For companies in stone fabrication, this matters because the machine is no longer just a cutting device. It becomes a multi-process CNC solution that supports cutting, piercing, edging, and engraving in one production flow. That reduces handling between stations, lowers dependence on manual intervention, and improves repeatability across projects.

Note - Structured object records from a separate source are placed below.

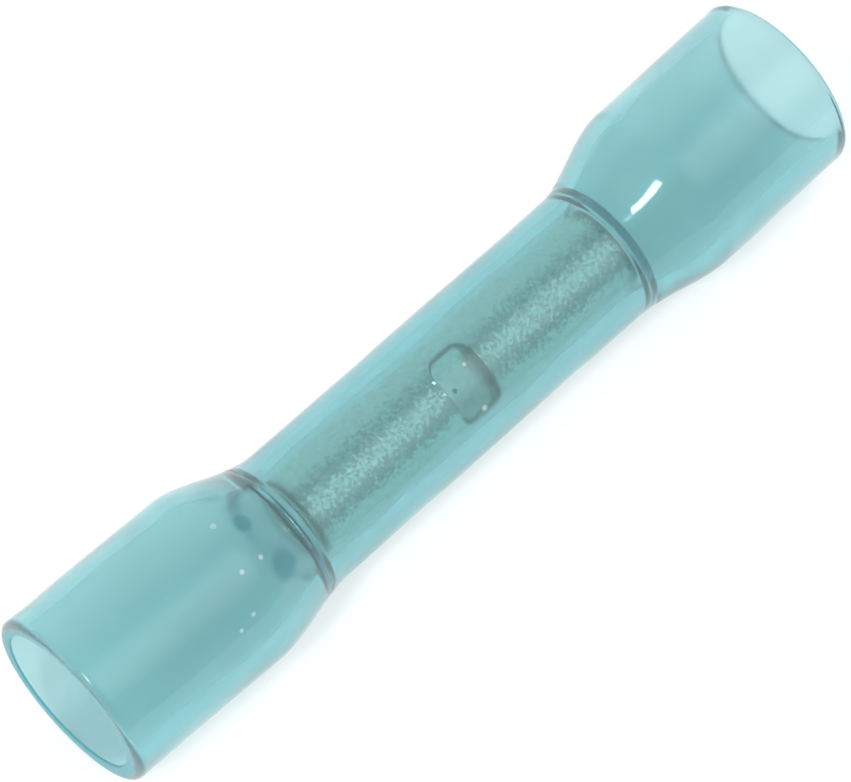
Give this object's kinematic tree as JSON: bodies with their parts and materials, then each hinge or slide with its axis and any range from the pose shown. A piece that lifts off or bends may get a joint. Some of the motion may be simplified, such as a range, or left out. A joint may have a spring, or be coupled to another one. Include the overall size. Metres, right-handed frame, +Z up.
{
  "type": "butt splice connector",
  "caption": "Heat-shrink butt splice connector: clear blue sleeve with flared ends, shrunk on a tinned crimp barrel with a punched wire stop.",
  "frame": {"origin": "on the surface that the splice lies on, under the middle of its length", "axes": "X along the splice from one mouth to the other, +Z up from the surface it lies on"},
  "size_m": [0.0364, 0.0076, 0.0074],
  "materials": {
    "clear_blue_sleeve": "gloss",
    "tinned_copper": "satin"
  },
  "bodies": {
    "root": {"insulating_sleeve": "clear_blue_sleeve", "crimp_barrel": "tinned_copper"}
  },
  "joints": []
}
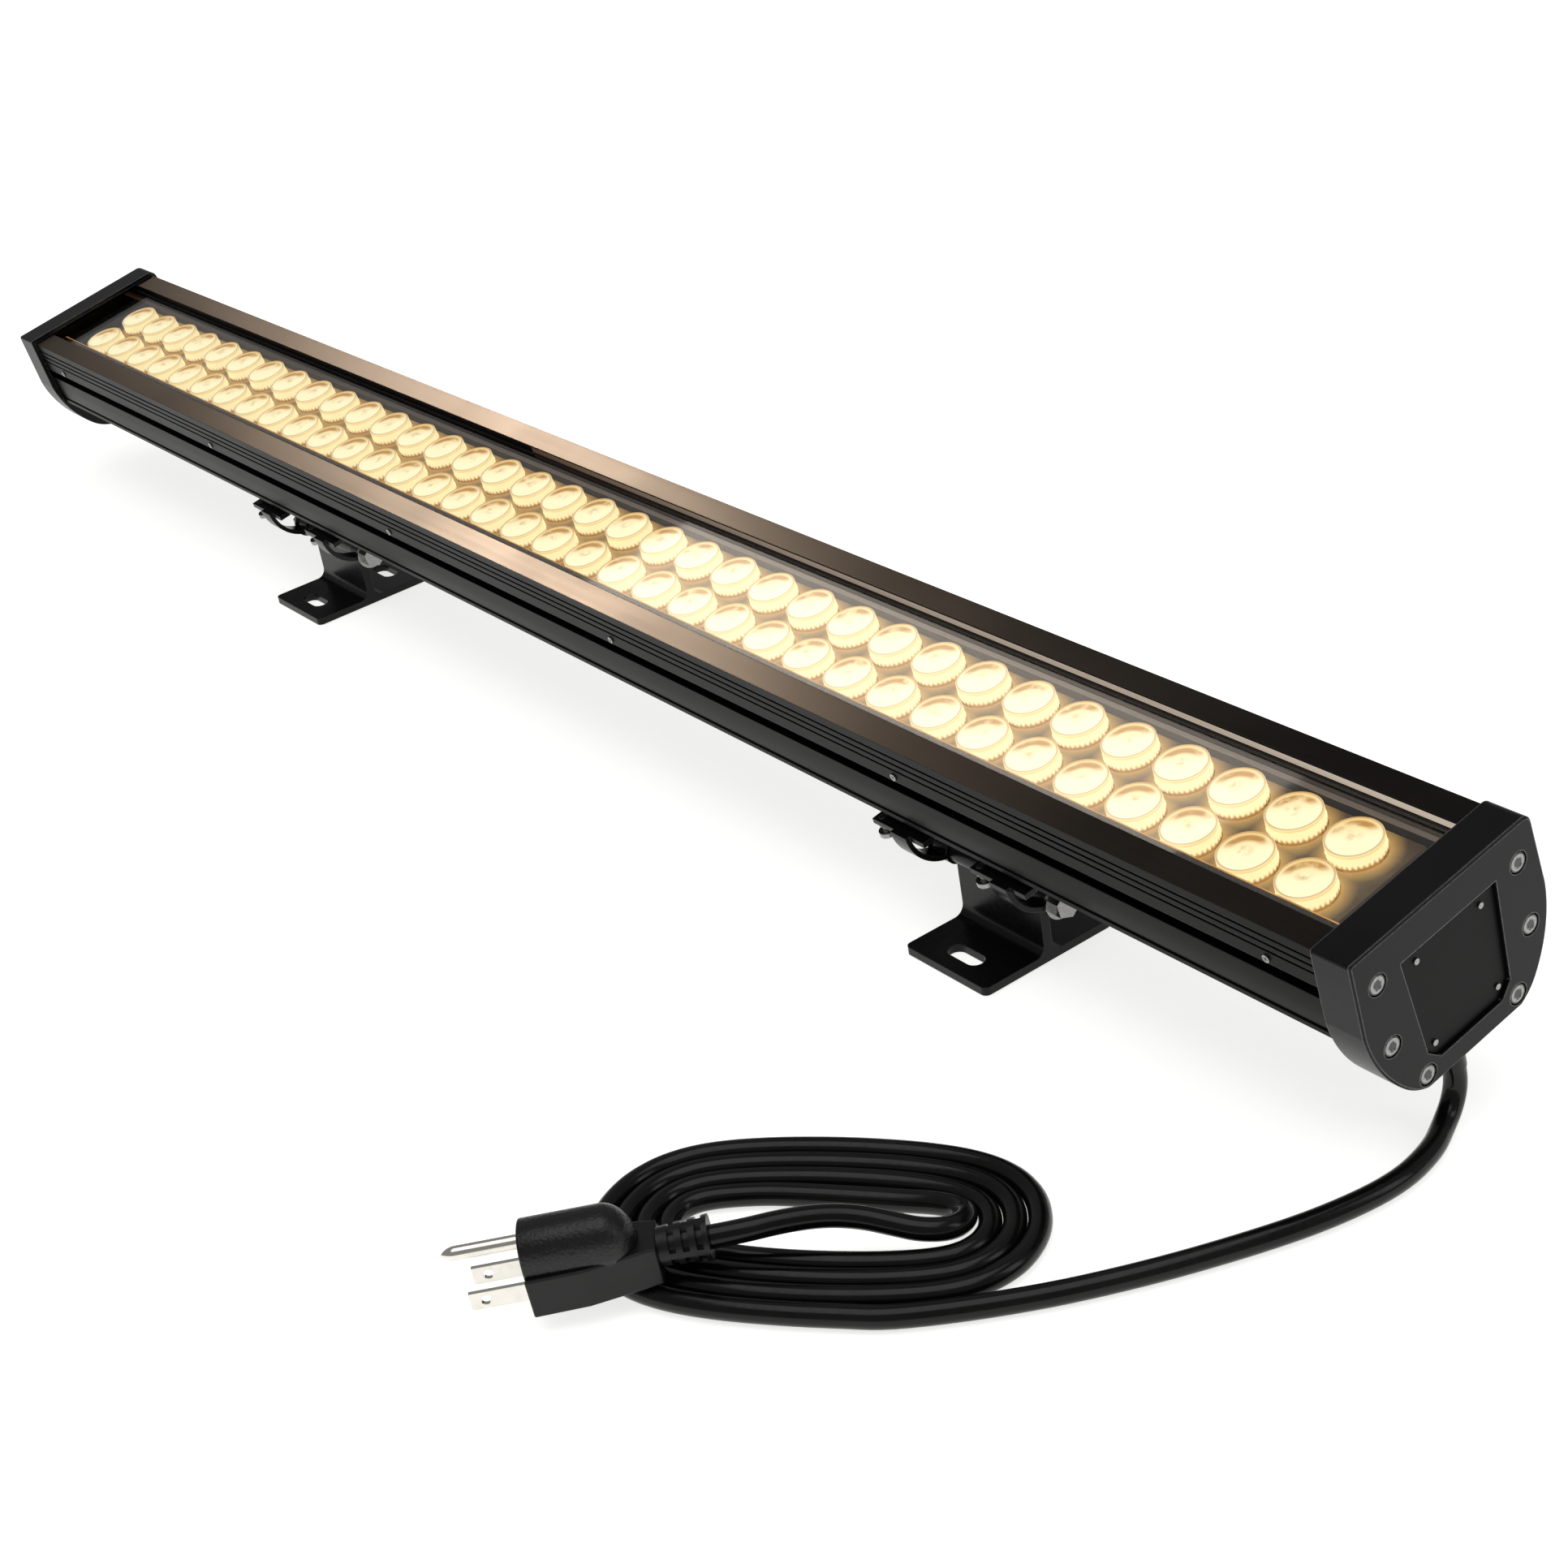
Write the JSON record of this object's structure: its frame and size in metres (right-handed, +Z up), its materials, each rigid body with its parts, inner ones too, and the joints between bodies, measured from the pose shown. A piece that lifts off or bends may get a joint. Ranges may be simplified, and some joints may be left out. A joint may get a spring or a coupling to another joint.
{
  "type": "wall washer light",
  "caption": "Long outdoor wall washer lamp with rows of collimator lenses under glass, on hinged slotted feet that clamp in rails, with a coiled mains lead and plug.",
  "frame": {"origin": "on the floor under the middle of the lamp's box, the lead left out", "axes": "+X along the bar towards the lead's end, +Y to the back, away from the coil, +Z up"},
  "size_m": [1.0067, 0.318, 0.1032],
  "materials": {
    "housing_black": "black anodised, semi gloss",
    "cap_black": "satin black powder coat on die cast metal",
    "bracket_black": "semi gloss black coat",
    "cover_glass": "clear float glass, black printed border",
    "seal_black": "matt black silicone",
    "lens_clear": "clear moulded acrylic, lit from below",
    "plate_amber": "matt reflecting plate",
    "board_white": "white solder mask",
    "chip_yellow": "phosphor chip",
    "screw_steel": "stainless steel",
    "driver_green": "green board",
    "driver_dark": "moulded components",
    "terminal_grey": "grey polyamide",
    "wire_red": "PVC insulation",
    "cord_black": "glossy black PVC sheath",
    "plug_black": "black PVC, fine texture",
    "prong_nickel": "nickel plated brass"
  },
  "bodies": {
    "lamp": {"blank_plate_left": "cap_black", "blank_plate_right": "cap_black", "cap_screws_left": "screw_steel", "cap_screws_right": "screw_steel", "cord_coil": "cord_black", "cord_gland": "cord_black", "cord_lead": "cord_black", "cord_relief": "cord_black", "cord_tail": "cord_black", "driver_board": "driver_green", "driver_parts": "driver_dark", "end_cap_left": "cap_black", "end_cap_right": "cap_black", "end_gasket_left": "seal_black", "end_gasket_right": "seal_black", "glass_cover": "cover_glass", "glass_seal": "seal_black", "hinge_clips_left": "bracket_black", "hinge_clips_right": "bracket_black", "housing_profile": "housing_black", "lead_core": "cord_black", "led_board": "board_white", "led_chips": "chip_yellow", "lens_plate": "plate_amber", "lenses_back": "lens_clear", "lenses_front": "lens_clear", "pivot_bolt_left": "screw_steel", "pivot_bolt_right": "screw_steel", "pivot_nut_left": "screw_steel", "pivot_nut_right": "screw_steel", "pivot_washers_left": "screw_steel", "pivot_washers_right": "screw_steel", "plate_rivets_left": "screw_steel", "plate_rivets_right": "screw_steel", "plug_blades": "prong_nickel", "plug_body": "plug_black", "plug_ground_pin": "prong_nickel", "plug_relief": "plug_black", "side_screws": "screw_steel", "terminal_block": "terminal_grey", "terminal_wires": "wire_red", "thumb_screws_left": "screw_steel", "thumb_screws_right": "screw_steel"},
    "foot_right": {"foot_right": "bracket_black"},
    "foot_left": {"foot_left": "bracket_black"}
  },
  "joints": [
    {"name": "right_foot_hinge", "type": "hinge", "parent": "lamp", "child": "foot_right", "pos_m": [0.298, -0.01367, 0.03], "axis": [1, 0, 0], "range_deg": [-60, 40]},
    {"name": "left_foot_hinge", "type": "hinge", "parent": "lamp", "child": "foot_left", "pos_m": [-0.206, -0.01367, 0.03], "axis": [1, 0, 0], "range_deg": [-60, 40]}
  ],
  "couplings": [
    {"joint": "left_foot_hinge", "follows": "right_foot_hinge", "ratio": 1}
  ]
}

From a business standpoint, the biggest difference is operational flexibility. A 5-axis Bridge Cutting Machine allows a manufacturer to respond to a wider mix of customer requirements without adding multiple standalone machines or increasing labor intensity. If your current setup frequently requires repositioning, templating adjustments, or secondary finishing after cutting, the upgrade may solve bottlenecks that are quietly limiting output and margin.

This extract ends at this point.